2. A common response to Trump overload is to turn off the news. But, in the long term, that’s not a satisfactory answer because, whether we like it or not, Trump is President of the United States and has enormous power. He can affect our lives in many different ways: starting a nuclear war, ignoring the threat of global climate change, mishandling a natural disaster, shutting down a critical governmental service, and on and on.
Trump is marching us “through the valley of the shadow.” We’ve been thrust into an abusive relationship.
3. Trump is moody and volatile. From one day to the next, we don’t know what Donald will do. Occasionally he seems presidential, as when he went to Las Vegas and comforted victims of the terrible shooting. On many other occasions, Trump acts like a petulant child and lashes out at whomever he believes is disrespecting him.
For many Americans, Donald Trump is a difficult person whom we cannot get away from. In effect, we’re trapped in an abusive relationship. It’s not surprising that so many of us experience THUD.

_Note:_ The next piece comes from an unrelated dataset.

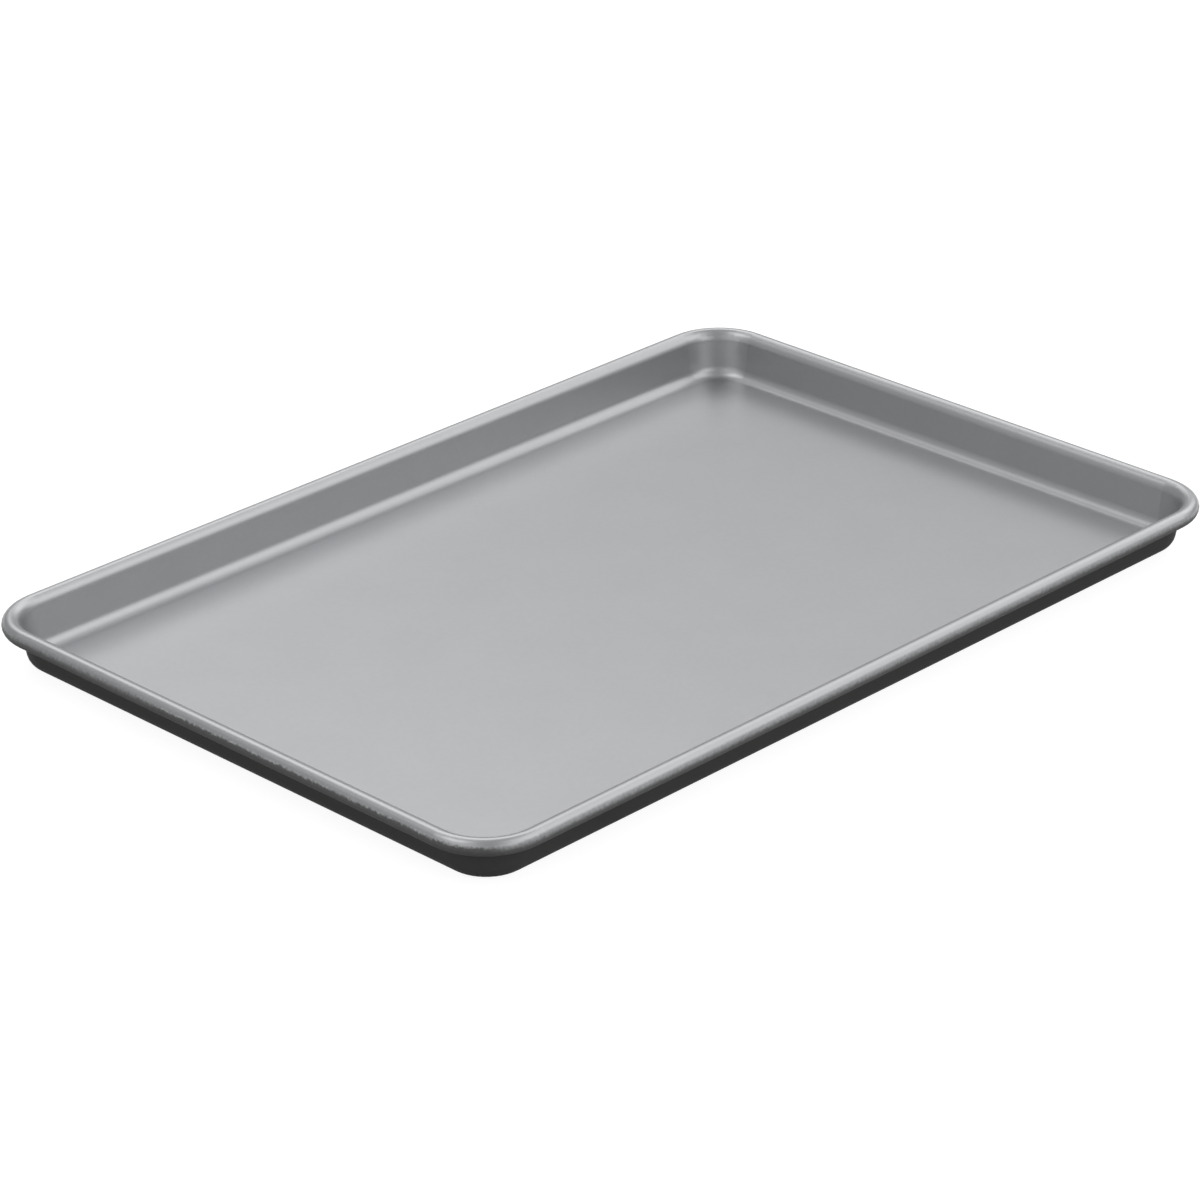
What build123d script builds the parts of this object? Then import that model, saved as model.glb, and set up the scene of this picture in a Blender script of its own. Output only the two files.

What should we do about this?
When a health care professional is confronted with evidence of an abusive relationship, they advise the victim, “get out.” A doctor or therapist will tell the abuse victim to leave the abuser and go somewhere safe. Indeed, many of us know people who, because of THUD, have left the country. However, for most of us leaving the US is not an option.
Three options remain. One is to check out. Many Americans have absented themselves from all political discussions. In effect, they are pretending that Trump doesn’t exist or that he cannot affect them.
Another option ― popular in Washington ― is to pray for intervention. After Trump was elected, rumors circulated that his family ― particularly his daughter, Ivanka ― would keep him check. When this hope proved to be foolhardy, some suggested that the Republican Party “elders” would keep Donald in check ― somehow Mitch McConnell and Paul Ryan would limit Trump’s damage. Recent months have proved this hope also to be foolhardy.
At the moment, the dominant intervention fantasy involves “the good generals”: Secretary of Defense James Mattis and Chief of Staff John Kelly (both retired Marine Corps generals). The notion is that Mattis or Kelly will stop Trump from a catastrophic action caused by a fit of pique; for example, they will keep him from bombing North Korea because Donald feels disrespected by Kim Jong Un. Nonetheless, it’s obvious Mattis and Kelly have no influence on domestic policy: they haven’t intervened to stop Trump from repealing DACA or rolling back environmental protections.
If direct intervention with Trump seems inconceivable, there remains the possibility of blocking him in Congress. That is, the notion that in 2018 Democrats will regain control of the House or Senate and use congressional power to check Trump; for example by passing legislation to defend “Dreamers”or to strengthen environmental protections. This is the most viable remedy for all of us who suffer from “Trump Hypertensive Unexplained Disorder;” work to ensure that Democrats win in 2018.
“Yea, though I walk through the valley of the shadow of death, I will fear no evil.” To walk without fear we must take action to block Donald Trump.